* [INSTRUCTION]: Your task is to quote the material that follows, in full and exactly.

··········

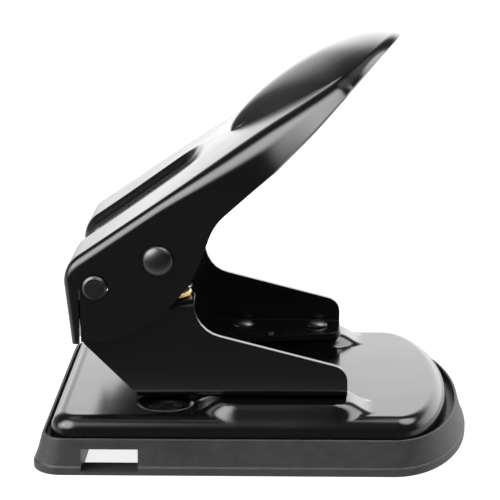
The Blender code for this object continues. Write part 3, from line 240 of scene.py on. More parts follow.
SLOT_LIP = 0.0100
OUTLINE_CORNER_STEPS = 16
OUTLINE_BOW_STEPS = 64
QUARTER_TURN = np.linspace(0, np.pi / 2, 5)

# Dies, rivets, shafts, caps and springs
DIE_BODY = 0.0048
DIE_HEAD = 0.0009
RIVET_SHANK = 0.0025
RIVET_TAIL = 0.0031
RIVET_TAIL_HEIGHT = 0.0012
RIVET_HEAD_HEIGHT = 0.0021
RIVET_DOME_STEPS = 14
PIVOT_GROOVE = 0.0007
PIVOT_CHAMFER = 0.0008
CAP_RADIUS = 0.00545
CAP_HEIGHT = 0.0036
CAP_SKIRT = 0.0010
CAP_EDGE = 0.0005
CAP_BORE_DEPTH = 0.0022
CAP_BORE_POINT_SHARE = 0.125
CAP_DOME_STEPS = 20
TURN_STEPS = 96
BORE_STEPS = 72
SMALL_TURN_STEPS = 64
TURNED_EDGE_ROUND = 0.00015
TURNED_EDGE_ANGLE = math.radians(50)
SPRING_WIRE = 0.0014
SPRING_RADIUS = 0.0054
SPRING_TURNS = 8
SPRING_STEPS = 48
WIRE_SIDES = 12
LEAST_SIDEWAYS = 0.05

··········

* [TASK ANSWER]:
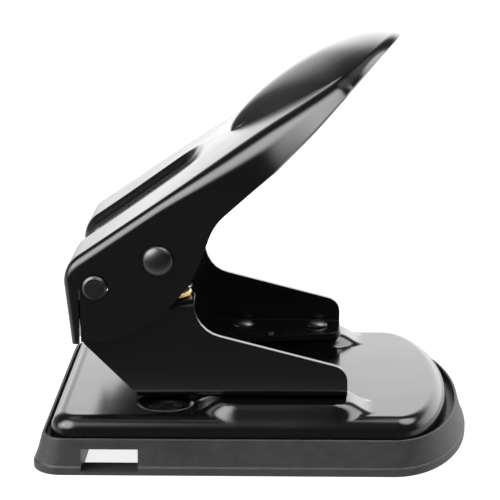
The Blender code for this object continues. Write part 3, from line 240 of scene.py on. More parts follow.
SLOT_LIP = 0.0100
OUTLINE_CORNER_STEPS = 16
OUTLINE_BOW_STEPS = 64
QUARTER_TURN = np.linspace(0, np.pi / 2, 5)

# Dies, rivets, shafts, caps and springs
DIE_BODY = 0.0048
DIE_HEAD = 0.0009
RIVET_SHANK = 0.0025
RIVET_TAIL = 0.0031
RIVET_TAIL_HEIGHT = 0.0012
RIVET_HEAD_HEIGHT = 0.0021
RIVET_DOME_STEPS = 14
PIVOT_GROOVE = 0.0007
PIVOT_CHAMFER = 0.0008
CAP_RADIUS = 0.00545
CAP_HEIGHT = 0.0036
CAP_SKIRT = 0.0010
CAP_EDGE = 0.0005
CAP_BORE_DEPTH = 0.0022
CAP_BORE_POINT_SHARE = 0.125
CAP_DOME_STEPS = 20
TURN_STEPS = 96
BORE_STEPS = 72
SMALL_TURN_STEPS = 64
TURNED_EDGE_ROUND = 0.00015
TURNED_EDGE_ANGLE = math.radians(50)
SPRING_WIRE = 0.0014
SPRING_RADIUS = 0.0054
SPRING_TURNS = 8
SPRING_STEPS = 48
WIRE_SIDES = 12
LEAST_SIDEWAYS = 0.05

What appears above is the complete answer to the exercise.